Fully restarting the federal bureaucracy after the longest US government shutdown in history could still take days. According to a Bloomberg report, Transportation Secretary Sean Duffy told reporters he anticipated waiting a week to start lifting flight restrictions at major airports.

The prolonged government shutdown has taken a toll on the US economy. According to the Congressional Budget Office (CBO), a six-week closure would reduce real gross domestic product growth for the current quarter by around 1.5 percentage points. The agency expects a little more than half of that loss to be recovered early next year, once federal programmes resume and government employees receive their back pay, reported Bloomberg.

Trump has claimed the end of the shutdown as a political victory, telling reporters earlier this week that his stance had forced Democrats to compromise. However, analysts note that the economic and political impact of previous shutdowns has tended to fade quickly and is unlikely to significantly influence voter sentiment by the time of the 2026 midterm elections, reported Bloomberg.

The shutdown is concluding in a familiar pattern, similar to previous funding standoffs since they became common in the late 1970s: the side attempting to use the shutdown as leverage for policy concessions has ultimately backed down under public pressure.

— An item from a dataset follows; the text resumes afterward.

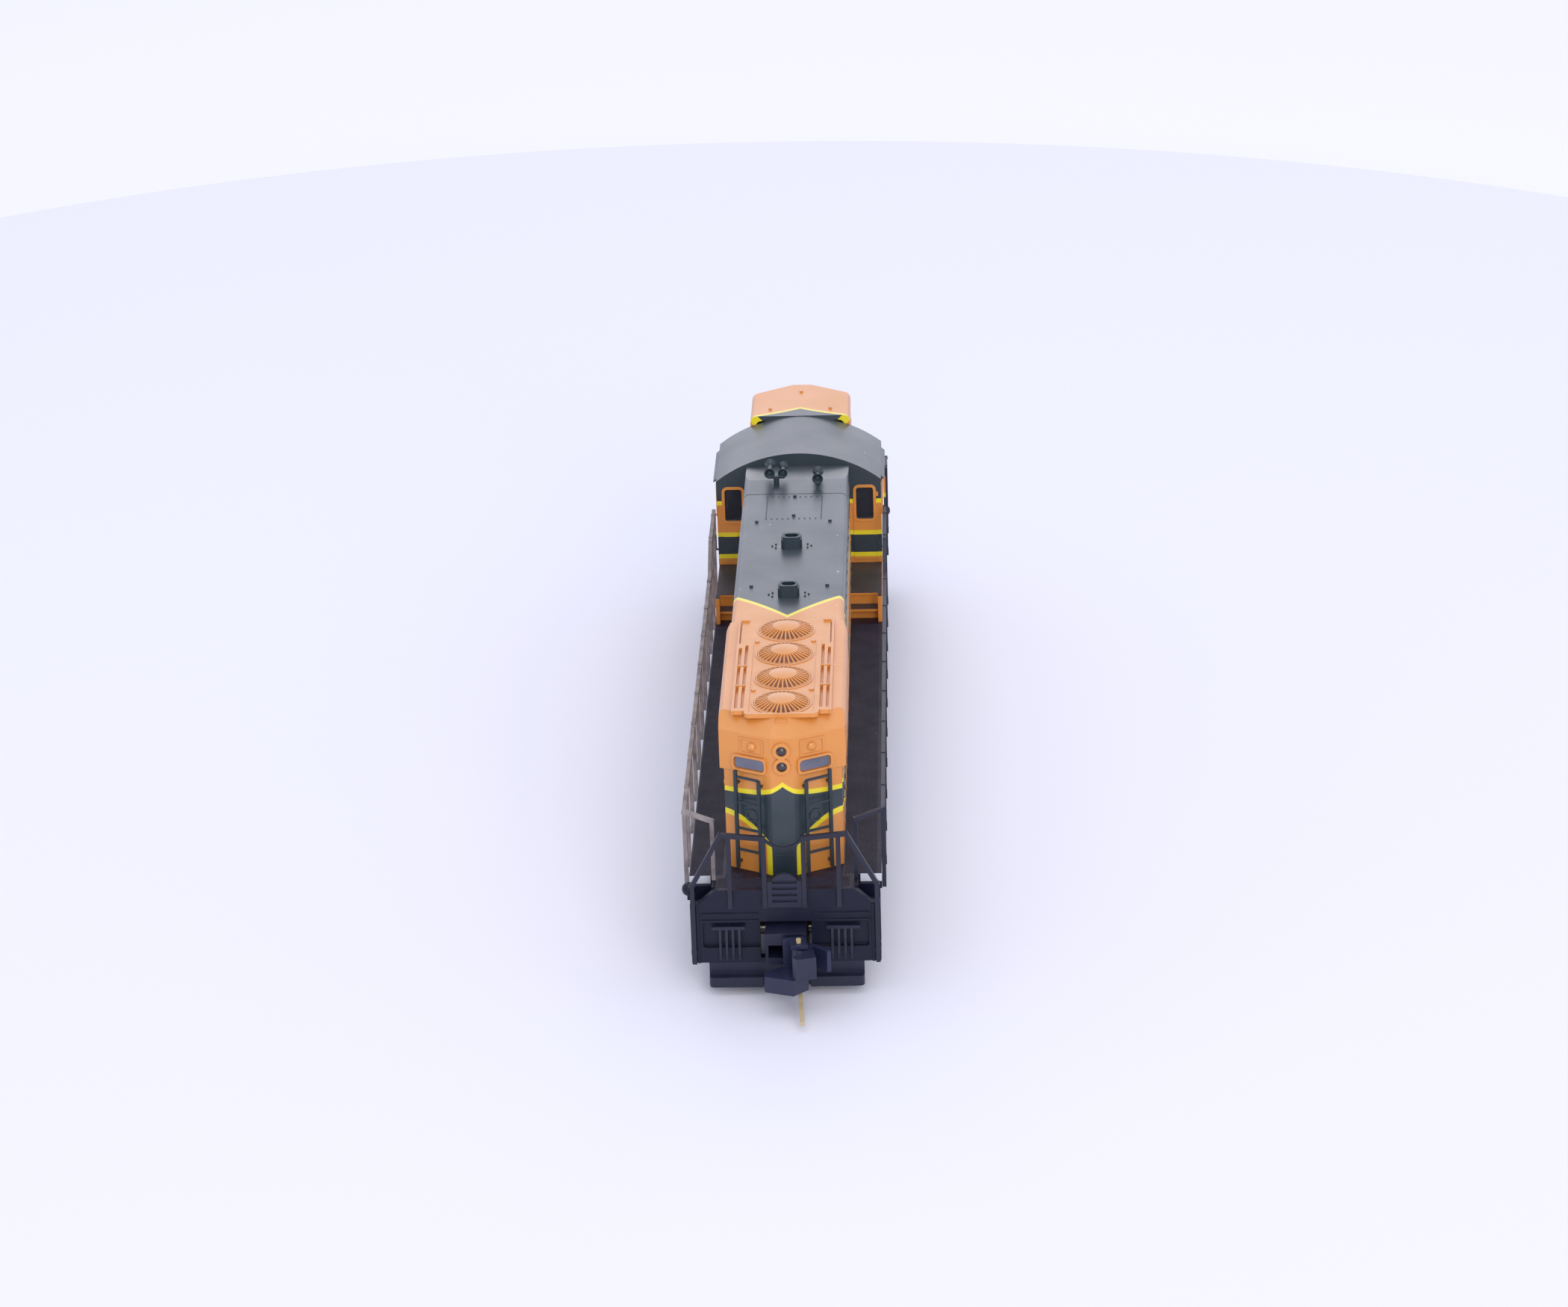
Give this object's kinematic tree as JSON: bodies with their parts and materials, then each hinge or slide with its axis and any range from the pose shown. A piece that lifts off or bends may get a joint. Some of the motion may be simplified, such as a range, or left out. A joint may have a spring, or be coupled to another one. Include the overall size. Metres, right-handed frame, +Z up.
{
  "type": "model diesel locomotive",
  "caption": "Small-scale model of a six-axle diesel road locomotive with a full gear drive, swivelling trucks and swinging knuckle couplers.",
  "frame": {"origin": "bottom centre of the bounding box, at the level of the wheel flange tips, midway between the truck pivots", "axes": "+Y towards the cab end, +X to the right-hand side, +Z up"},
  "size_m": [0.0208, 0.1246, 0.0302],
  "materials": {
    "cast_zinc": "dull as-cast",
    "screw_steel": "bright",
    "insulating_nylon": "satin",
    "circuit_laminate": "satin",
    "lamp_resin": "gloss",
    "motor_steel": "satin",
    "copper_winding": "satin",
    "brass": "turned",
    "universal_plastic": "satin",
    "worm_plastic": "satin",
    "hood_paint": "satin orange with dark green and yellow bands",
    "dark_green_paint": "satin",
    "black_plastic": "satin",
    "weathered_rail": "dusty",
    "window_glazing": "clear",
    "dark_lens": "gloss",
    "number_board_plastic": "gloss",
    "bronze_strip": "rolled",
    "gear_plastic": "satin",
    "wheel_nickel": "bright nickel plate",
    "coupler_plastic": "satin"
  },
  "bodies": {
    "frame": {"chassis_left": "cast_zinc", "chassis_right": "cast_zinc", "frame_screws": "screw_steel", "frame_insulators": "insulating_nylon", "circuit_board": "circuit_laminate", "lamps": "lamp_resin", "motor_can": "motor_steel", "motor_saddle": "insulating_nylon", "worm_bearings": "brass", "long_hood": "hood_paint", "cab": "hood_paint", "cab_base": "hood_paint", "short_hood": "hood_paint", "walkway": "black_plastic", "fuel_tank": "black_plastic", "air_reservoirs": "black_plastic", "cab_glazing": "window_glazing", "number_boards": "number_board_plastic", "headlight_lenses": "dark_lens", "fan_deck": "hood_paint", "radiator_fans": "hood_paint", "exhaust_stacks": "dark_green_paint", "horns": "dark_green_paint", "handrail_left": "weathered_rail", "handrail_right": "black_plastic", "handrail_rear": "black_plastic", "handrail_front": "black_plastic", "hood_ladders": "dark_green_paint", "mu_hoses": "black_plastic", "drop_steps": "black_plastic", "coupler_boxes": "black_plastic", "snow_plows": "black_plastic"},
    "driveline": {"motor_armature": "copper_winding", "motor_shaft": "motor_steel", "flywheels": "brass", "drive_shafts": "universal_plastic", "worms": "worm_plastic"},
    "front_truck": {"truck_gearcase_front": "black_plastic", "truck_sideframes_front": "black_plastic", "truck_contacts_front": "bronze_strip"},
    "front_worm_gear": {"worm_gear_front": "gear_plastic"},
    "front_idler_a": {"idler_gear_front_a": "gear_plastic"},
    "front_idler_b": {"idler_gear_front_b": "gear_plastic"},
    "front_wheelset_1": {"wheelset_front_1": "wheel_nickel"},
    "front_wheelset_2": {"wheelset_front_2": "wheel_nickel"},
    "front_wheelset_3": {"wheelset_front_3": "wheel_nickel"},
    "front_coupler": {"coupler_head_front": "coupler_plastic"},
    "front_knuckle": {"coupler_knuckle_front": "coupler_plastic"},
    "rear_truck": {"truck_gearcase_rear": "black_plastic", "truck_sideframes_rear": "black_plastic", "truck_contacts_rear": "bronze_strip"},
    "rear_worm_gear": {"worm_gear_rear": "gear_plastic"},
    "rear_idler_a": {"idler_gear_rear_a": "gear_plastic"},
    "rear_idler_b": {"idler_gear_rear_b": "gear_plastic"},
    "rear_wheelset_1": {"wheelset_rear_1": "wheel_nickel"},
    "rear_wheelset_2": {"wheelset_rear_2": "wheel_nickel"},
    "rear_wheelset_3": {"wheelset_rear_3": "wheel_nickel"},
    "rear_coupler": {"coupler_head_rear": "coupler_plastic"},
    "rear_knuckle": {"coupler_knuckle_rear": "coupler_plastic"}
  },
  "joints": [
    {"name": "motor_spin", "type": "hinge", "parent": "frame", "child": "driveline", "pos_m": [0, 0, 0.01766], "axis": [0, 1, 0], "continuous": true},
    {"name": "front_truck_swivel", "type": "hinge", "parent": "frame", "child": "front_truck", "pos_m": [0, 0.03335, 0.0098], "axis": [0, 0, 1], "range_deg": [-8, 8]},
    {"name": "front_worm_gear_spin", "type": "hinge", "parent": "front_truck", "child": "front_worm_gear", "pos_m": [0, 0.03335, 0.01336], "axis": [1, 0, 0], "continuous": true},
    {"name": "front_idler_a_spin", "type": "hinge", "parent": "front_truck", "child": "front_idler_a", "pos_m": [0, 0.02687, 0.0077], "axis": [1, 0, 0], "continuous": true},
    {"name": "front_idler_b_spin", "type": "hinge", "parent": "front_truck", "child": "front_idler_b", "pos_m": [0, 0.03982, 0.0077], "axis": [1, 0, 0], "continuous": true},
    {"name": "front_wheelset_1_spin", "type": "hinge", "parent": "front_truck", "child": "front_wheelset_1", "pos_m": [0, 0.0463, 0.00373], "axis": [1, 0, 0], "continuous": true},
    {"name": "front_wheelset_2_spin", "type": "hinge", "parent": "front_truck", "child": "front_wheelset_2", "pos_m": [0, 0.03335, 0.00373], "axis": [1, 0, 0], "continuous": true},
    {"name": "front_wheelset_3_spin", "type": "hinge", "parent": "front_truck", "child": "front_wheelset_3", "pos_m": [0, 0.0204, 0.00373], "axis": [1, 0, 0], "continuous": true},
    {"name": "front_coupler_swing", "type": "hinge", "parent": "frame", "child": "front_coupler", "pos_m": [0, 0.0515, 0.00685], "axis": [0, 0, 1], "range_deg": [-22, 2]},
    {"name": "front_knuckle_open", "type": "hinge", "parent": "front_coupler", "child": "front_knuckle", "pos_m": [-0.00137, 0.0571, 0.0055], "axis": [0, 0, 1], "range_deg": [0, 20], "stiffness_Nm_per_rad": 0.0002, "springref_deg": -5.73},
    {"name": "rear_truck_swivel", "type": "hinge", "parent": "frame", "child": "rear_truck", "pos_m": [0, -0.03335, 0.0098], "axis": [0, 0, 1], "range_deg": [-8, 8]},
    {"name": "rear_worm_gear_spin", "type": "hinge", "parent": "rear_truck", "child": "rear_worm_gear", "pos_m": [0, -0.03335, 0.01336], "axis": [1, 0, 0], "continuous": true},
    {"name": "rear_idler_a_spin", "type": "hinge", "parent": "rear_truck", "child": "rear_idler_a", "pos_m": [0, -0.03982, 0.0077], "axis": [1, 0, 0], "continuous": true},
    {"name": "rear_idler_b_spin", "type": "hinge", "parent": "rear_truck", "child": "rear_idler_b", "pos_m": [0, -0.02687, 0.0077], "axis": [1, 0, 0], "continuous": true},
    {"name": "rear_wheelset_1_spin", "type": "hinge", "parent": "rear_truck", "child": "rear_wheelset_1", "pos_m": [0, -0.0204, 0.00373], "axis": [1, 0, 0], "continuous": true},
    {"name": "rear_wheelset_2_spin", "type": "hinge", "parent": "rear_truck", "child": "rear_wheelset_2", "pos_m": [0, -0.03335, 0.00373], "axis": [1, 0, 0], "continuous": true},
    {"name": "rear_wheelset_3_spin", "type": "hinge", "parent": "rear_truck", "child": "rear_wheelset_3", "pos_m": [0, -0.0463, 0.00373], "axis": [1, 0, 0], "continuous": true},
    {"name": "rear_coupler_swing", "type": "hinge", "parent": "frame", "child": "rear_coupler", "pos_m": [0, -0.0515, 0.00685], "axis": [0, 0, 1], "range_deg": [-22, 2]},
    {"name": "rear_knuckle_open", "type": "hinge", "parent": "rear_coupler", "child": "rear_knuckle", "pos_m": [0.00137, -0.0571, 0.0055], "axis": [0, 0, 1], "range_deg": [0, 20], "stiffness_Nm_per_rad": 0.0002, "springref_deg": -5.73}
  ],
  "couplings": [
    {"joint": "front_worm_gear_spin", "follows": "motor_spin", "ratio": -0.066667},
    {"joint": "front_idler_a_spin", "follows": "motor_spin", "ratio": 0.035714},
    {"joint": "front_idler_b_spin", "follows": "motor_spin", "ratio": 0.035714},
    {"joint": "front_wheelset_1_spin", "follows": "motor_spin", "ratio": -0.1},
    {"joint": "front_wheelset_2_spin", "follows": "motor_spin", "ratio": -0.1},
    {"joint": "front_wheelset_3_spin", "follows": "motor_spin", "ratio": -0.1},
    {"joint": "rear_worm_gear_spin", "follows": "motor_spin", "ratio": -0.066667},
    {"joint": "rear_idler_a_spin", "follows": "motor_spin", "ratio": 0.035714},
    {"joint": "rear_idler_b_spin", "follows": "motor_spin", "ratio": 0.035714},
    {"joint": "rear_wheelset_1_spin", "follows": "motor_spin", "ratio": -0.1},
    {"joint": "rear_wheelset_2_spin", "follows": "motor_spin", "ratio": -0.1},
    {"joint": "rear_wheelset_3_spin", "follows": "motor_spin", "ratio": -0.1}
  ]
}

Senate Democrats used procedural tactics to block a Republican-backed temporary funding bill aimed at keeping the government open, relying on Senate rules that require 60 votes to overcome determined opposition. Eventually, seven Senate Democrats and one Democratic-aligned independent broke ranks to support a new stopgap spending measure. In return, they secured a promise of a Senate vote on extending Obamacare subsidies by mid-December.

Nonetheless, the fate of that extension remains uncertain. Even if it passes in the Senate, House Speaker Mike Johnson has declined to guarantee a vote in the House, raising the likelihood that the issue will re-emerge as a political flashpoint in the run-up to the 2026 elections.

Next Funding Deadline

The new interim funding bill finances most government operations through Jan. 30, setting up the possibility of another budget confrontation early next year. However, key programmes such as food stamps are secure until Sept. 30, as are the budgets for the Agriculture and Veterans Affairs departments, the Food and Drug Administration, military construction projects, and Congress itself.

The bill also includes a ban on federal layoffs until Jan. 30 — a condition pushed by Senator Tim Kaine of Virginia, who represents a large number of federal workers in the Washington suburbs and worked with other centrist Democrats to support the stopgap measure.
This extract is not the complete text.